Softball and baseball have started.  I shuttle kids to practice 5 days a week.  I’m the team mom for 3 teams.  Yep, three.  I’m making two team banners.  Yep, I said 2.  I’m ordering 15 team sweatshirts.  Collecting money for car washes and dinner dances.  I think I’m single handedly supporting Big 5 sporting goods.  Just pile a couple more pennies on me.

I am running a girl scout troop right in the middle of cookie season.  This means on top of the planning meetings and leader meetings and regular meetings with the girls we also are selling cookies in front of the store.  Does anyone want to buy girl scout cookies?  Throw a couple more pennies on the pile.

I’m also a den leader for Marshall’s cubscout den.  Let me tell you, nothing tires me out like 6 eight-year-olds that act as if they’re not allowed outside of the house.
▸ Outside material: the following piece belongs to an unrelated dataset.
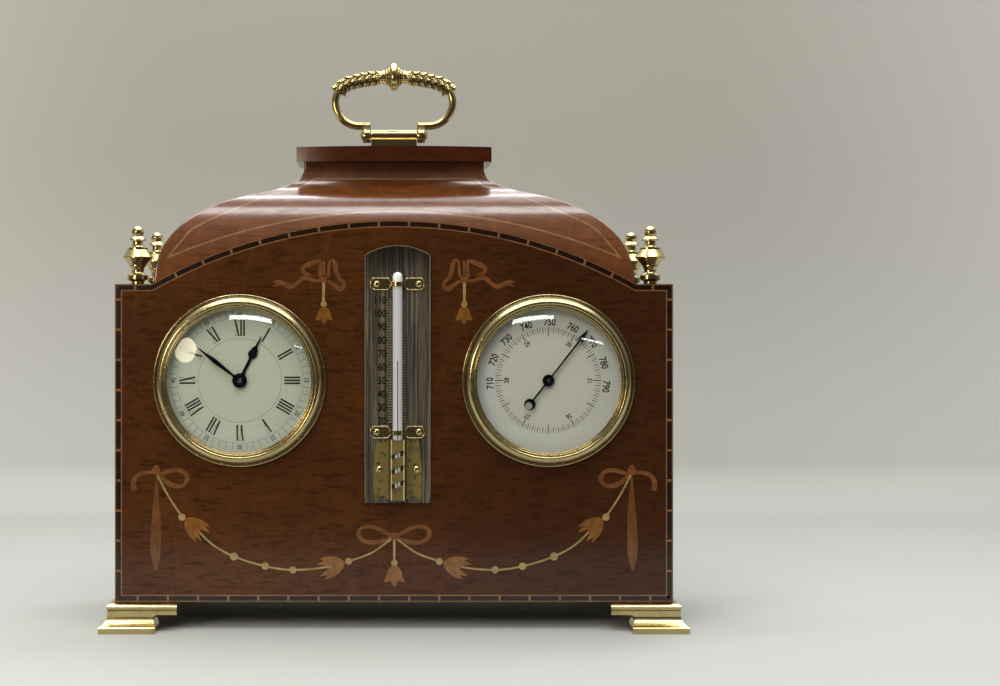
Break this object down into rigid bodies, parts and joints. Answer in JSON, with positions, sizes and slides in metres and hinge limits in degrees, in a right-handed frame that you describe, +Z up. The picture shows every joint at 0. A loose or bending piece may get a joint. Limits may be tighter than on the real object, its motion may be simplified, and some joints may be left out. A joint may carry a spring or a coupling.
{
  "type": "desk compendium",
  "caption": "Inlaid wooden desk case on bracket feet holding a clock, a thermometer and an aneroid barometer, with a caddy top, turned finials and a swinging handle.",
  "frame": {"origin": "middle of the footprint, on the surface that the feet stand on", "axes": "+X to the right as seen from the front, +Y to the back, +Z up"},
  "size_m": [0.2274, 0.088, 0.2261],
  "materials": {
    "mahogany": "French-polished mahogany with line and marquetry inlay",
    "mahogany_veneer": "French-polished mahogany veneer with boxwood stringing",
    "brass": "polished and lacquered brass",
    "works_brass": "plain brass",
    "steel": "bright steel",
    "capsule_tin": "tinned metal",
    "blued_steel": "blued steel",
    "silvered_dial": "silvered white dial",
    "enamel_dial": "cream dial",
    "dome_glass": "clear domed glass",
    "silvered_scale": "dark silvered brass, brushed upright",
    "tube_glass": "white-backed glass tube",
    "thermometer_liquid": "thermometer liquid"
  },
  "bodies": {
    "root": {"front_board": "mahogany", "back_board": "mahogany", "left_side": "mahogany", "right_side": "mahogany", "base_board": "mahogany", "top_board": "mahogany", "top_slab": "mahogany", "caddy_top": "mahogany_veneer", "foot_front_left": "brass", "foot_front_right": "brass", "foot_rear_left": "brass", "foot_rear_right": "brass", "finial_front_left": "brass", "finial_front_right": "brass", "finial_rear_left": "brass", "finial_rear_right": "brass", "handle_plate": "brass", "handle_pivots": "brass", "clock_bezel": "brass", "barometer_bezel": "brass", "tube_clips": "brass", "guard_plate": "brass", "bulb_guard": "brass", "thermometer_screws": "brass", "frame_hinges": "brass", "hinge_pins": "brass", "foot_screws": "brass", "clock_drum": "works_brass", "clock_back_cover": "works_brass", "movement_front_plate": "works_brass", "movement_back_plate": "works_brass", "movement_pillars": "works_brass", "barometer_drum": "works_brass", "barometer_bridge": "works_brass", "retaining_rings": "works_brass", "capsule_spring": "steel", "aneroid_capsule": "capsule_tin", "clock_dial": "silvered_dial", "barometer_dial": "enamel_dial", "clock_glass": "dome_glass", "barometer_glass": "dome_glass", "scale_plate": "silvered_scale", "thermometer_tube": "tube_glass", "thermometer_liquid": "thermometer_liquid"},
    "door": {"back_door": "mahogany", "door_hinges": "brass", "door_knob": "brass"},
    "bail": {"bail_handle": "brass"},
    "minute": {"centre_arbor": "steel", "cannon_pinion": "steel", "minute_hand": "blued_steel", "set_knob": "works_brass"},
    "motion": {"minute_wheel": "works_brass"},
    "hour": {"hour_wheel": "works_brass", "hour_hand": "blued_steel"},
    "barrel": {"spring_barrel": "works_brass"},
    "winding": {"winding_arbor": "steel", "winding_key": "works_brass"},
    "needle": {"needle_arbor": "steel", "barometer_needle": "blued_steel"}
  },
  "joints": [
    {"name": "door_swing", "type": "hinge", "parent": "root", "child": "door", "pos_m": [-0.088, 0.03755, 0.0728], "axis": [0, 0, 1], "range_deg": [0, 110]},
    {"name": "handle_swing", "type": "hinge", "parent": "root", "child": "bail", "pos_m": [0, 0, 0.19615], "axis": [1, 0, 0], "range_deg": [-88, 88]},
    {"name": "minute_turn", "type": "hinge", "parent": "root", "child": "minute", "pos_m": [-0.06, -0.036, 0.0971], "axis": [0, 1, 0], "continuous": true},
    {"name": "minute_wheel_turn", "type": "hinge", "parent": "root", "child": "motion", "pos_m": [-0.05168, -0.03, 0.0906], "axis": [0, 1, 0], "continuous": true},
    {"name": "hour_turn", "type": "hinge", "parent": "root", "child": "hour", "pos_m": [-0.06, -0.036, 0.0971], "axis": [0, 1, 0], "continuous": true},
    {"name": "barrel_turn", "type": "hinge", "parent": "root", "child": "barrel", "pos_m": [-0.06, -0.01, 0.08414], "axis": [0, 1, 0], "continuous": true},
    {"name": "winding_turn", "type": "hinge", "parent": "root", "child": "winding", "pos_m": [-0.06, -0.01, 0.08414], "axis": [0, 1, 0], "continuous": true},
    {"name": "needle_turn", "type": "hinge", "parent": "root", "child": "needle", "pos_m": [0.06, -0.036, 0.0971], "axis": [0, 1, 0], "range_deg": [-248, 52]}
  ],
  "couplings": [
    {"joint": "minute_wheel_turn", "follows": "minute_turn", "ratio": -0.33333},
    {"joint": "hour_turn", "follows": "minute_turn", "ratio": 0.083333},
    {"joint": "barrel_turn", "follows": "minute_turn", "ratio": -0.2}
  ]
}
This one deserves a handful…

We have a dog.  A dog, that follows me around like I have a shadow.  I don’t need another shadow, I have five kids.  This dog also has the energy level of a sloth. What he doesn’t do in protecting us, he makes up for in shedding.  It’s amazing how much this dog sheds.

Dave’s been gone for 20 days.  He was home a few hours and now he’s working away again.  I was sure that this one would be the penny that broke the spaghetti.

But here I am, shuttling the kids to baseball and planning meetings and petting dogs and playing with babies and teaching the children.  I’m wondering when the heck do the pennies stop?  Or at least, I’m ever grateful for the strength given to me that let’s me bear all of these pennies.